Our measures are far from perfect, and individual district evaluations
should be interpreted with caution.
Uh, then why the hell did you make the comparisons in the first place?

Some other gems:
Our nation’s school system has for too long failed to ensure that education funding
consistently promotes strong student achievement. After adjusting for inflation, education
spending per student has nearly tripled over the past four decades.
Bruce?
Typically, state school finance systems have not kept up with the true increased costs of maintaining teacher quality, increased outcome demands or changing student demography. Nor have states sufficiently targeted resources to districts facing the highest costs of achieving desired outcomes. Seewww.schoolfundingfairness.org. And many states, with significantly changing demography including Arizona, California and Colorado have merely maintained or even cut current spending levels for decades (despite what would be increased costs of even maintaining current outcome levels).
Evaluating education spending solely on the basis of changes in the price of a loaf of bread and/or gallon of gasoline is, well, silly.
And the there's this:
When successful businesses want to improve performance and boost
efficiencies, they focus on creating the conditions for organizational
change. They use data to identify problem areas, create short and
long-term goals, and engage their employees to sustain transformations
and nurture further innovation. Such approaches have long
worked for the private sector, and there’s clear evidence that the techniques
can help drive better performance in large, public organizations as well.
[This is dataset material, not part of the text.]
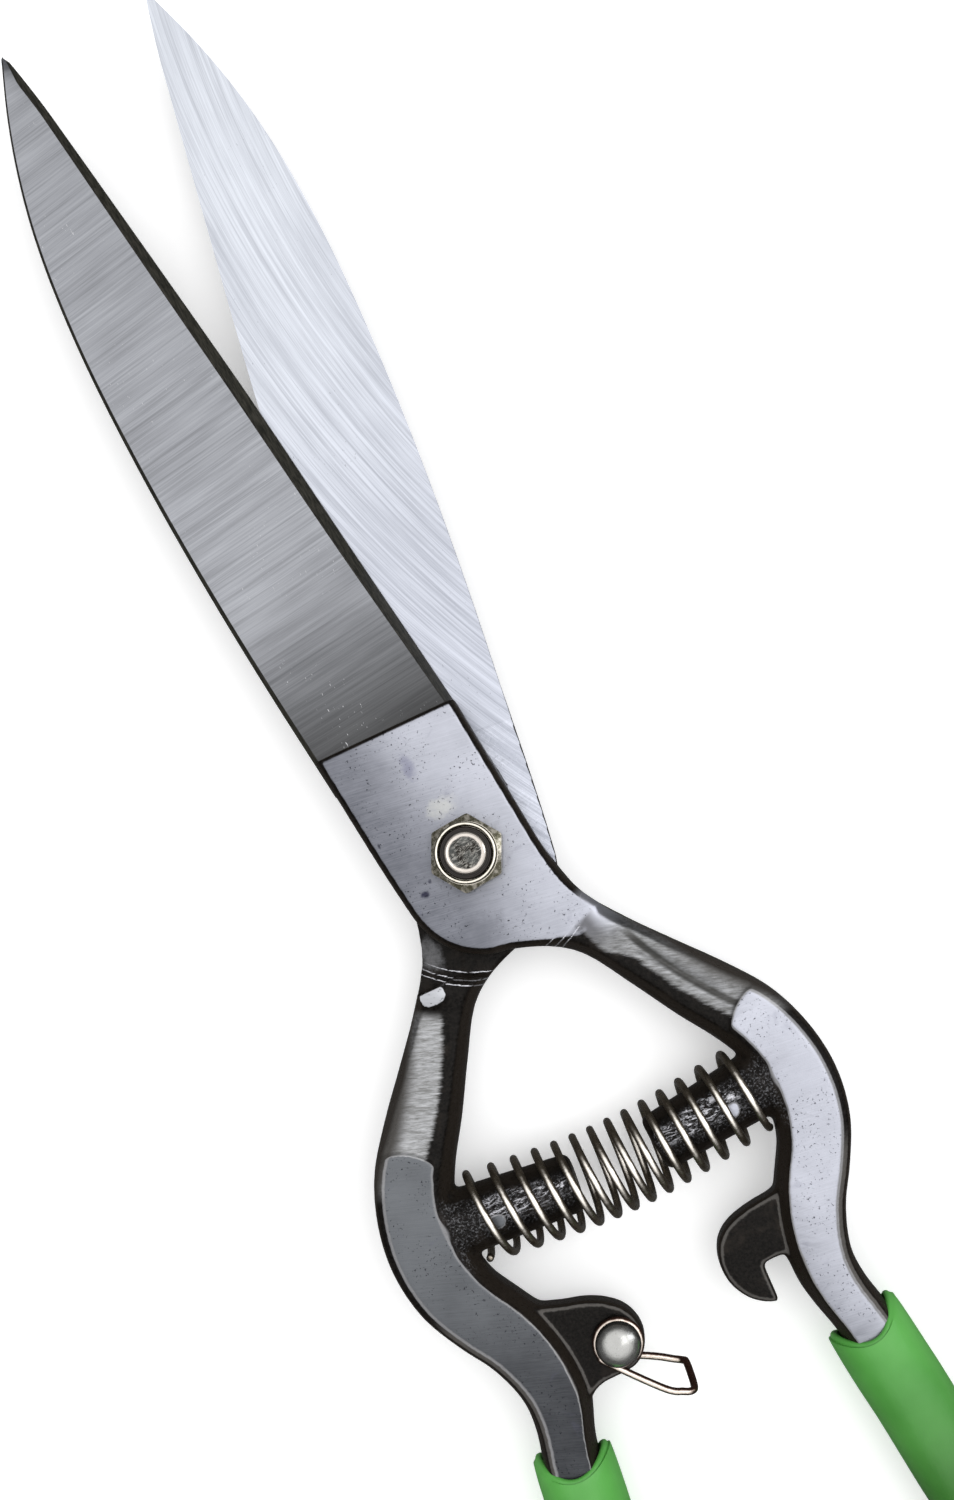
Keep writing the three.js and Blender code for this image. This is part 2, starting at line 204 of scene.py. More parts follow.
def spline(points, count):
    """Points evenly along a Catmull-Rom curve through the given ones."""
    ends = [2 * points[0] - points[1], *points, 2 * points[-1] - points[-2]]
    fine = []
    for k in range(1, len(ends) - 2):
        a, b, c, d = ends[k - 1: k + 3]
        for s in np.linspace(0, 1, 24, endpoint=False):
            fine.append(0.5 * (2 * b + (c - a) * s + (2 * a - 5 * b + 4 * c - d) * s * s
                               + (3 * b - a - 3 * c + d) * s ** 3))
    fine.append(ends[-2])
    fine = np.array(fine)
    steps = np.linalg.norm(np.diff(fine, axis=0), axis=1)
    along = np.concatenate([[0], np.cumsum(steps)])
    want = np.linspace(0, along[-1], count)
    return np.stack([np.interp(want, along, fine[:, k]) for k in range(fine.shape[1])], 1)


def tube(name, path, radius, sides=14):
    """A round wire along the path, with rounded ends."""
    path = [Vector(p) for p in path]
    tangents = []
    for k in range(len(path)):
        tangents.append((path[min(k + 1, len(path) - 1)] - path[max(k - 1, 0)]).normalized())
    across = tangents[0].orthogonal().normalized()
    rings = []
    for k, (p, t) in enumerate(zip(path, tangents)):
        across = (across - t * across.dot(t)).normalized()
        up = t.cross(across)
        turns = [2 * math.pi * j / sides for j in range(sides)]
        ring = [(across * math.cos(a) + up * math.sin(a)) * radius for a in turns]
        if k == 0:
            rings.append([p + r * 0.6 - t * radius * 0.35 for r in ring])
        rings.append([p + r for r in ring])
        if k == len(path) - 1:
            rings.append([p + r * 0.6 + t * radius * 0.35 for r in ring])
    return lofted(name, rings)


def place(mesh, matrix):
    mesh.transform(matrix)
    mesh.update()
    return mesh


def finish_piece(name, mesh, material, body, nodes=()):
    """Makes the mesh a named piece that rides on a body and stands for CAD nodes."""
    piece = add_object(name, mesh)
    mesh.name = name
    mesh.materials.clear()
    for one in material if isinstance(material, list) else [material]:
        mesh.materials.append(one)
    if body:
        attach(piece, body)
    if nodes:
        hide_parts(*nodes)
    return piece


def smoothstep(x, low, high):
    t = np.clip((np.asarray(x, dtype=float) - low) / (high - low), 0, 1)
    return t * t * (3 - 2 * t)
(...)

Man, I hate that. Say it with me, wontcha? Schools are not businesses. If they were, we'd fire the kids who don't learn as well as we'd like.
Students from disadvantaged backgrounds are more likely to be enrolled
in highly inefficient districts. Students who participated in subsidized lunch
programs were 12 percentage points more likely to be enrolled in the nation’s
least-productive districts, even after making allowances for the higher cost of
educating lower-income students.
Gosh, what an incredible coincidence. Couldn't be maybe you're underestimating the costs, could it? Nah...

I really shouldn't lay into this too hard - I've only just started on it, and my technical knowledge is merely that of a somewhat-on-top-of-things amateur. Bruce Baker has had plenty to say on CAP's reports before - maybe he'll have a few words to say on this.